Ha Long Bay

Ha Long Bay (or Descending Dragon Bay, as named by the imaginative locals) is just a three hour bus ride east of Hanoi. It’s been one of Vietnam’s high priority tourist destinations since it was named as a Unesco World Heritage Site in 1994. The region is made up of nearly 2000 limestone islands, covering an area of over 1550 square kilometres. The cliffs stretch as far as the eye can see and change in formation and shape with every turn.

The bus dropped us off in Ha Long City, and the popularity of this location became apparent immediately. Travel agents and tourist brochures paint the picture of Ha Long Bay as a peaceful, serene location to go to relax and take in the breathtaking scenery. However, in reality, swarms off tourists descended onto the harbour from the busy bus station and flocked towards the fleet of boats which stretched into the distance.

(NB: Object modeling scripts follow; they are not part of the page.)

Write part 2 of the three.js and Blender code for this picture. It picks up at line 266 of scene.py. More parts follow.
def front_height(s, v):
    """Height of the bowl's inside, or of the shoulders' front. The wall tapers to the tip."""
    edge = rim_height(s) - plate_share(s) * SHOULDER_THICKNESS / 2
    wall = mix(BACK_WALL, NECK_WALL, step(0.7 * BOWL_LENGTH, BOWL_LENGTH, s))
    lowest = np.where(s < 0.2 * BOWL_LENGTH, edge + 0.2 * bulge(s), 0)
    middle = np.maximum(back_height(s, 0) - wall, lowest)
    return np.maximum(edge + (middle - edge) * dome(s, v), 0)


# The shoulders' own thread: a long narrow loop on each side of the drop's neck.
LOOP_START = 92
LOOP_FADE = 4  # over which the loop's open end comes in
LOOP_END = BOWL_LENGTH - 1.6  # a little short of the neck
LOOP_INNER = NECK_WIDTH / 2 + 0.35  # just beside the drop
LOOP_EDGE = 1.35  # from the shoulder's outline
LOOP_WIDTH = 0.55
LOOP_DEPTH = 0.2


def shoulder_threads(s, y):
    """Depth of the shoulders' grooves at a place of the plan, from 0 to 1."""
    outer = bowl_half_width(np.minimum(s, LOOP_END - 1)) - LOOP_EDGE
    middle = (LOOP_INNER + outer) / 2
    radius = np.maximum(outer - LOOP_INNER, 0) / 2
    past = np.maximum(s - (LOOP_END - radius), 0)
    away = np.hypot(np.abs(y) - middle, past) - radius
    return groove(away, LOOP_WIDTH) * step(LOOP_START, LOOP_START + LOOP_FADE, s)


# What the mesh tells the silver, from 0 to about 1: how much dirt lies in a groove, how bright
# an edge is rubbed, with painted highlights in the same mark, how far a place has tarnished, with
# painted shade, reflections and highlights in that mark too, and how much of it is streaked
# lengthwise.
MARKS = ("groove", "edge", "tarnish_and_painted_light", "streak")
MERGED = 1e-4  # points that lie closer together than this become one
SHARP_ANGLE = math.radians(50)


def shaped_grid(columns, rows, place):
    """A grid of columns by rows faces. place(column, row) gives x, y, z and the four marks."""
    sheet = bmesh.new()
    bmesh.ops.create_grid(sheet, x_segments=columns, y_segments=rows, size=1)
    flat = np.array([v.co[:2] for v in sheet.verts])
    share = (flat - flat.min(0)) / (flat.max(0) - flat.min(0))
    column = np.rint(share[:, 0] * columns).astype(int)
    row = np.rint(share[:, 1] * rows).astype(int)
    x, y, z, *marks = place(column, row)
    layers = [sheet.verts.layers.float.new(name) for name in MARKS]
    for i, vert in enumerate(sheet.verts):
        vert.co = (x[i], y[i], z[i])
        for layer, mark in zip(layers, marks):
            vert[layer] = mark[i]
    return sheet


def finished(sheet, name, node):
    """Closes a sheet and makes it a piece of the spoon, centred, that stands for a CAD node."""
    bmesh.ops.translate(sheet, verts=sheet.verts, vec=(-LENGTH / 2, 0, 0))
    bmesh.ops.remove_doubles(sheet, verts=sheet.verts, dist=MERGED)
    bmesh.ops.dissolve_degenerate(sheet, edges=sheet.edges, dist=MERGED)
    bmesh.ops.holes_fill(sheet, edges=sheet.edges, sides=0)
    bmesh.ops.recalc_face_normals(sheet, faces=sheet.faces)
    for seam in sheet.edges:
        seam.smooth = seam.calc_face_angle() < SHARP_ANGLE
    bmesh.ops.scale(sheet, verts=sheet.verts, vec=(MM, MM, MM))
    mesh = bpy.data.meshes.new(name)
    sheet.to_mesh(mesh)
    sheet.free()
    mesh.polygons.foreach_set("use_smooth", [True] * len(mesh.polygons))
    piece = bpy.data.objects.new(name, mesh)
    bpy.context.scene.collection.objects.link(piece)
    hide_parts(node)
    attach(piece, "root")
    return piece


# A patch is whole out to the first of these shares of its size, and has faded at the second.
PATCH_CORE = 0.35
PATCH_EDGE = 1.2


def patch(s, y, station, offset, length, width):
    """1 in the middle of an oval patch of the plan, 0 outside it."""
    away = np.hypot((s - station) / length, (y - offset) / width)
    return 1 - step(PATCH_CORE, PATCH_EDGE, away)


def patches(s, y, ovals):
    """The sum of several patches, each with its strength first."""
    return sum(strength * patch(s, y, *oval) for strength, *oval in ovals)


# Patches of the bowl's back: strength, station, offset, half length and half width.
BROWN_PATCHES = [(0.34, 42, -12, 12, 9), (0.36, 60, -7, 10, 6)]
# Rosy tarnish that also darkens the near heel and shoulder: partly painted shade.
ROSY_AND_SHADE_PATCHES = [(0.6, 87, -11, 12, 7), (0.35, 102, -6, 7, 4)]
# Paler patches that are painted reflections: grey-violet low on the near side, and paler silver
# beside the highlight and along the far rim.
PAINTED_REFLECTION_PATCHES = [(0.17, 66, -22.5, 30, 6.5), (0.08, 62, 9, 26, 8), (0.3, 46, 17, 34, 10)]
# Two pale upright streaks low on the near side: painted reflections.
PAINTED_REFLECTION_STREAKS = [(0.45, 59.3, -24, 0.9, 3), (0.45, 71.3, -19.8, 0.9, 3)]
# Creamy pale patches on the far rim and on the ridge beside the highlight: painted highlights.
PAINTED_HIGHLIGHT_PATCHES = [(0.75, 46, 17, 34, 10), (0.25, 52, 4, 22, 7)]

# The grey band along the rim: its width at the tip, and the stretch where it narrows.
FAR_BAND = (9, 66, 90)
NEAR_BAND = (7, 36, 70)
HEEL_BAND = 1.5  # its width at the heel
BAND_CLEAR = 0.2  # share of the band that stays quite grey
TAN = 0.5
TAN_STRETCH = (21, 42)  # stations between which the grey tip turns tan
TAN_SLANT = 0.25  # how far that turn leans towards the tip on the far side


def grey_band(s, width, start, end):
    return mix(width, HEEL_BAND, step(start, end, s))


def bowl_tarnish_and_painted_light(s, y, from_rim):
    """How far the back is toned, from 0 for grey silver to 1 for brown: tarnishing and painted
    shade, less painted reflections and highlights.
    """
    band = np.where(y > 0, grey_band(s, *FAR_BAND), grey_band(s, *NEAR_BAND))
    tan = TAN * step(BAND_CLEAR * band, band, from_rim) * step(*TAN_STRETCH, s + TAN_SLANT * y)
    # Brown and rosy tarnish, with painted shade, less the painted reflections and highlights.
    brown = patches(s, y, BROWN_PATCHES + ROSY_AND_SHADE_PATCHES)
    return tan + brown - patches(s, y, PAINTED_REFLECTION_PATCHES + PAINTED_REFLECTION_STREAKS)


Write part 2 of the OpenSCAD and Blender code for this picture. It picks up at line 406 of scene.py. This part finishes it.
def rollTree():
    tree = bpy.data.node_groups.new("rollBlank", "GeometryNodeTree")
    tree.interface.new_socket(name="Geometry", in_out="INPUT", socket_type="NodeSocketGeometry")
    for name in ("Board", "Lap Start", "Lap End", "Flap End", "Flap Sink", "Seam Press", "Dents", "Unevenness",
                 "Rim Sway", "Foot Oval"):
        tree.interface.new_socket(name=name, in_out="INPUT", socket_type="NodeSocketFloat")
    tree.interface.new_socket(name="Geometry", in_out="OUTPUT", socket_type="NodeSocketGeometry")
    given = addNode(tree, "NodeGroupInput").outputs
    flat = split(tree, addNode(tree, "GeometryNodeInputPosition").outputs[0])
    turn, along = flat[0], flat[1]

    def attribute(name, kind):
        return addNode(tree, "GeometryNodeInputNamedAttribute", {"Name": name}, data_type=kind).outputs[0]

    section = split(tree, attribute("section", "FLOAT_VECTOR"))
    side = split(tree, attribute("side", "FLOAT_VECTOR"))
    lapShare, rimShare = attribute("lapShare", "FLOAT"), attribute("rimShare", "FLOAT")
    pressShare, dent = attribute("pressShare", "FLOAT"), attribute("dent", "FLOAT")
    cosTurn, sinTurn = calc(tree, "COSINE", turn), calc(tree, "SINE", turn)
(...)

My boat was nice though, and quiet – only 15 of us aboard. Unfortunately, the first day was cloudy, and the water looked dark, almost brown. The striking cliffs were still amazing to see, however, we were all hoping for some good luck with the weather over the next few days.

Our first stop was to see the ‘Heavenly Cave’. After my experiences caving in Vang Vieng, I was really looking forward to this, but I was disappointed on arrival to find out that the original cave had been totally transformed in the recent years into a large, man made cave, specifically for the purpose of tourism. I think our guide had arranged for us to meet there with all the other boats in the harbour, because when we arrived we hardly had enough space to think. My favourite quote from the caves was “the lighting isn’t actually natural”…

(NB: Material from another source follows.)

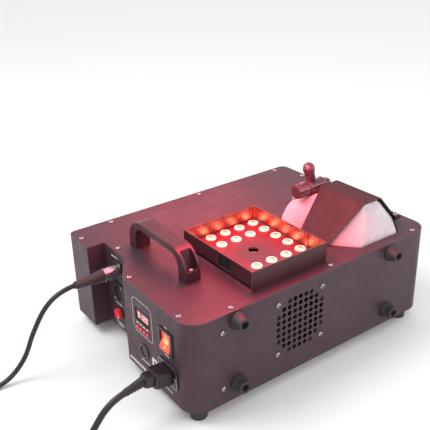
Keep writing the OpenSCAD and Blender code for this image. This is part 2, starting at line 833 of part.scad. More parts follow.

I’m making it out to be worse than it was, but I was slightly disappointed and glad to return to the boat and escape the crowds. We travelled a bit further into the heart of the network of islands where we dropped anchor late afternoon to stay for the night. Whilst we still had light we spent time diving off the boat, swimming and kayaking, returning just in time to enjoy the sunset before being treated to a banquet of amazing Vietnamese food (and mostly seafood – my favourite). 


We spent the next day on floating bungalows on an island near to Cat Ba – the largest island in Ha Long Bay. This was another paradise day, with golden beaches, blue waters and more amazing food. We were able to kayak around the nearby islands, looking for caves to explore and for small bays to relax in – way out of reach of anyone else. The weather was much improved from the day before making this experience near perfect. I could have easily stayed a few days longer. 

But the next day we returned to the mainland via a trip to an oyster farm where we were taught the process of procuring pearls. Even though my first impressions of Ha Long Bay were of disappointment, I returned to Hanoi content that I had seen and experienced everything that I’d hoped for.